3.         The term “dividends” as used in this Article means income from shares, “jouissancez’ shares or “jouissance” rights, mining shares, founders’ shares or other rights, not being debt-claims, participating in profits, as well as income from other corporate rights which is subjected to the same taxation treatment as income from shares by the taxation law of the State of which the company making the distribution is a resident. This term means also income, even when paid in the form of interest, which is taxable under the head of income on capital invested by the members of a company other than a company with share capital, which is a resident of Belgium.

4.         The term “industrial undertaking” as used in this Article means

            (a)        any undertaking engaged in

                          (1)        manufacturing, assembling and processing,

                          (2)        construction, civil engineering and ship building,

                          (3)        mining and exploration for and exploitation of natural

                                       resources,

                          (4)        production of electricity, hydraulic power, gas or the

                                       supply of  water, or

                          (5)        agriculture, forestry and fishery and the carrying on of 

                                       a plantation, and

            (b)        any other undertaking entitled to the privileges accorded

                        under the    laws of Thailand on the promotion of industrial

                         investment, and

            (c)        any other undertaking which may be declared to be an 

                         “industrial undertaking” for the purpose of this Article by the

                         competent authority of Thailand.

5.         The provisions of paragraphs 1 and 2 shall not apply if the recipient of the dividends, being a resident of a Contracting State, carries on business in the other Contracting State of which the company paying the dividends is a resident, through a permanent establishment situated therein or performs in that other State professional services from a fixed base situated therein and the holding in respect of which the dividends are paid is effectively connected with such permanent establishment or fixed base. In such a case the provisions of Article 7 or Article 14, as the case may be, shall apply.

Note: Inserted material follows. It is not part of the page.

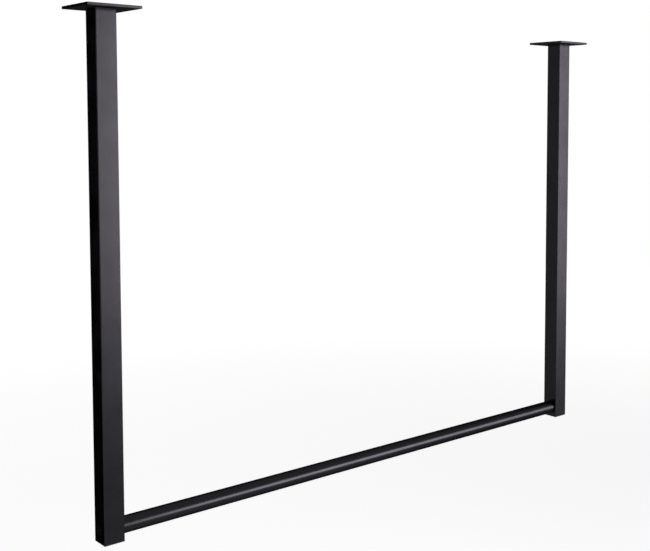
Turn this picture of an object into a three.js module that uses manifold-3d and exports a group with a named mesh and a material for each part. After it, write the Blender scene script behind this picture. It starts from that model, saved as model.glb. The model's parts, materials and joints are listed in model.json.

6.         Where a company which is a resident of a Contracting State derives profits or income from the other Contracting State, that other State may not impose any tax on the dividends paid by the company, to a resident of that first mentioned State, nor subject the company’s undistributed profits to a tax on the company’s undistributed profits, even if the dividends paid or the undistributed profits consist wholly or partly of profits or income arising in such other State; this provision shall not prevent that other State from taxing dividends relating to a holding which is effectively connected with a permanent establishment or a fixed base situated in that other State.